Collected material:
• • • • •

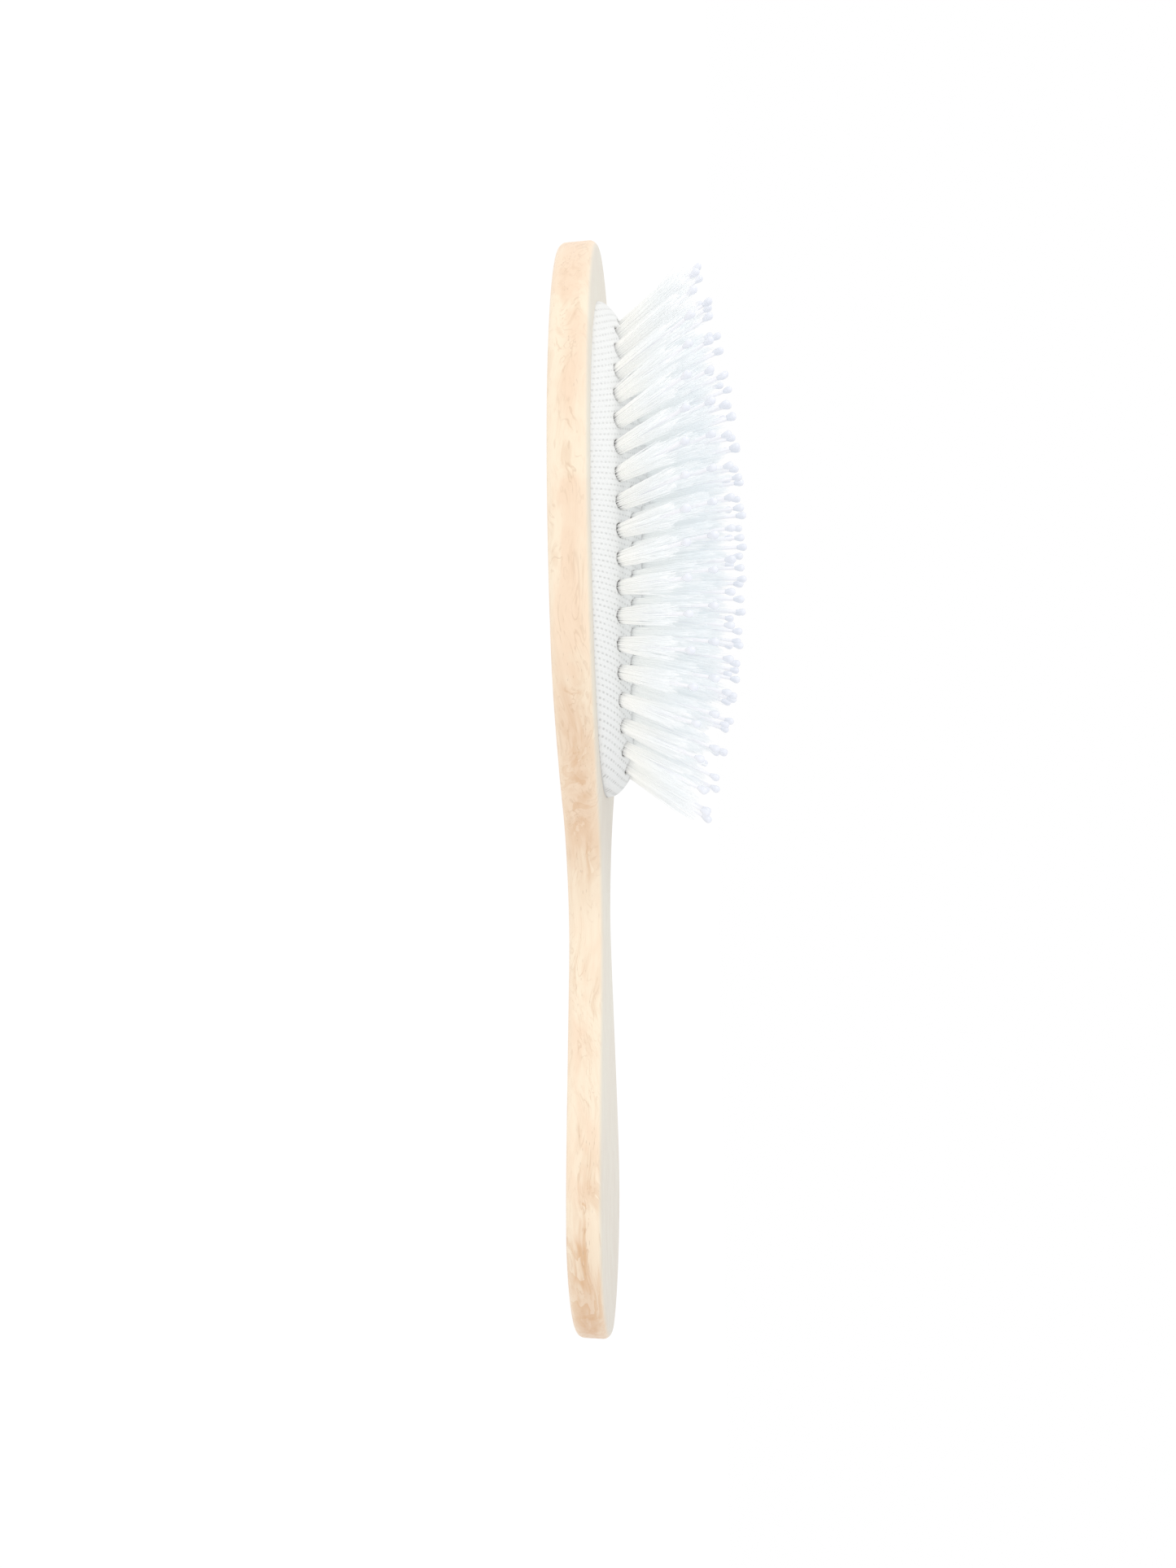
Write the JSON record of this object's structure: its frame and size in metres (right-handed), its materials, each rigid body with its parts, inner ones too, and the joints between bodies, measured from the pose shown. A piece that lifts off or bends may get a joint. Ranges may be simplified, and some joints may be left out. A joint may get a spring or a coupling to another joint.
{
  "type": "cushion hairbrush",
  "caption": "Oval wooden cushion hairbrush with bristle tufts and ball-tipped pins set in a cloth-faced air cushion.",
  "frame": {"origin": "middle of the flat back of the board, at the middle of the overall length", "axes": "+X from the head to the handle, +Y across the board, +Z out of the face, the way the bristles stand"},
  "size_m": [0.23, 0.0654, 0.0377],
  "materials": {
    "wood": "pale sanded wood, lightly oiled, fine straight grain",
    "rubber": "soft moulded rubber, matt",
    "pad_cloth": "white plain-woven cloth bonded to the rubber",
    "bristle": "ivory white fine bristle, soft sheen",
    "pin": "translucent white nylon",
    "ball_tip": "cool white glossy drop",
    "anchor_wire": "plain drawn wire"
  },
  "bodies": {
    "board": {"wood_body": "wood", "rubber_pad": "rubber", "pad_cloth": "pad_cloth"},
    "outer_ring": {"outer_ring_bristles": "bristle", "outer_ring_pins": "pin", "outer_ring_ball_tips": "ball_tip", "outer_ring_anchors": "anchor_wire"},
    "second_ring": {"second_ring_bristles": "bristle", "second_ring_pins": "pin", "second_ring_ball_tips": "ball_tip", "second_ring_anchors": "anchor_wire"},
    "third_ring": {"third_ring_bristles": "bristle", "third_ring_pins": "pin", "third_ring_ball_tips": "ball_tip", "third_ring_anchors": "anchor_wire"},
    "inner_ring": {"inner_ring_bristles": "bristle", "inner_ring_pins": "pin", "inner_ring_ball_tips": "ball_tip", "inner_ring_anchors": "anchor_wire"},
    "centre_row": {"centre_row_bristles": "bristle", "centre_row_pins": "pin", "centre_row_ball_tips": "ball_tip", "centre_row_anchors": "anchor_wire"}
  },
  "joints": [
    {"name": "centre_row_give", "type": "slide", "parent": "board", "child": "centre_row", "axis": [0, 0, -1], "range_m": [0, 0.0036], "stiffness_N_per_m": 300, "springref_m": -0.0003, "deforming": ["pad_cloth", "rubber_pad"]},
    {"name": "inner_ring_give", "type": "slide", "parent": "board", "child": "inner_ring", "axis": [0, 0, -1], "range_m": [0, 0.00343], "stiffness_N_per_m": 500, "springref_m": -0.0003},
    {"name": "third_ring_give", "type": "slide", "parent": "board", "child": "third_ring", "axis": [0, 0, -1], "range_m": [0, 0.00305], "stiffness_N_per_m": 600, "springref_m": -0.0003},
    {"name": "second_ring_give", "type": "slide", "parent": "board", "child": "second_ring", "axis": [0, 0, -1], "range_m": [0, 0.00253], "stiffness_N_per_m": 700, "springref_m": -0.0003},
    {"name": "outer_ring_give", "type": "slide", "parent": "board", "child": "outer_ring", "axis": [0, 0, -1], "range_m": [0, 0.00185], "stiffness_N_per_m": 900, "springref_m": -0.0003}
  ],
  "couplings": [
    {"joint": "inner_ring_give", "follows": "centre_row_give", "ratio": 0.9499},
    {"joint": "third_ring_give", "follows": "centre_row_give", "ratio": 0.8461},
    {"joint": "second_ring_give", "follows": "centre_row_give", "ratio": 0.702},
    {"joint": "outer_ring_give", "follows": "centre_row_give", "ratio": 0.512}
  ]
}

• • • • •

Description of the task: Isolate each line of the listing above that includes "from". Copy it.

Written answer:
Write the JSON record of this object's structure: its frame and size in metres (right-handed), its materials, each rigid body with its parts, inner ones too, and the joints between bodies, measured from the pose shown. A piece that lifts off or bends may get a joint. Ranges may be simplified, and some joints may be left out. A joint may get a spring or a coupling to another joint.
  "frame": {"origin": "middle of the flat back of the board, at the middle of the overall length", "axes": "+X from the head to the handle, +Y across the board, +Z out of the face, the way the bristles stand"},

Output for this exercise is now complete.